Despite it all, there are people who get together to make hope possible. There are baby showers in migrant shelters and people who look out for each other and strangers who do what they can with what they have — to celebrate life in the midst of violence, to prophesy the dawning of a new day even while walking through valleys shadowed with death.

There are always good reasons to sing a hallelujah, even if our hope falters, even if we’re overwhelmed at the realities of our wounded world, overcome at the devastation — to sing a broken hallelujah on behalf of a broken world. Because we believe that our neighbors — regardless of citizenship status, residency documentation, or whether they live on this side or the other side of the border — are held in God’s care. The Bible reminds us that God has been known to join caravans in the wilderness. The Spirit of God dwells with people on the move. A migrant God for migrant life.

To believe in this God is to live with hope, to depend on and lean toward hope, to entrust our hope to the transforming power of the Holy Spirit — the Spirit who invites us to pray, with Jesus, for God to remake our earthly lives according to the image of heavenly life. “Thy kingdom come” (Matt. 6:10). Our spiritual longing is also a political longing. To pray for the transfiguration of our earthly politics is to open ourselves toward God’s promises — for hope to come alive in our collective struggle as we ready ourselves for a new world.

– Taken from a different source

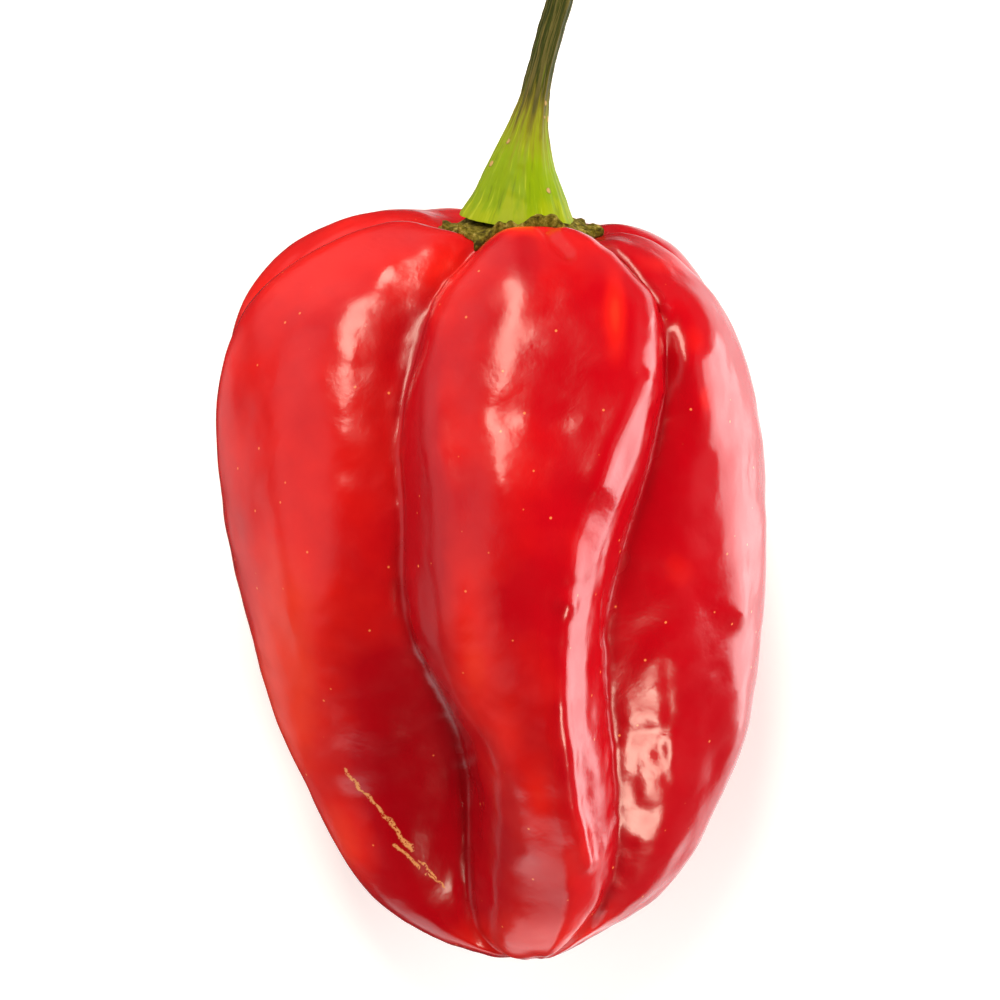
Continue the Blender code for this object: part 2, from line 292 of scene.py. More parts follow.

Excerpted from “Migrant God: A Christian Vision for Immigrant Justice” by Isaac Samuel Villegas ©2025 (Wm. B. Eerdmans Publishing Co.). Reprinted with permission from the publisher.

That world at the border is not far from the world into which Jesus was born, with Mary and Joseph on their own, far away from their community, in an abandoned corner of society, alone, except for the strangers who showed up to celebrate.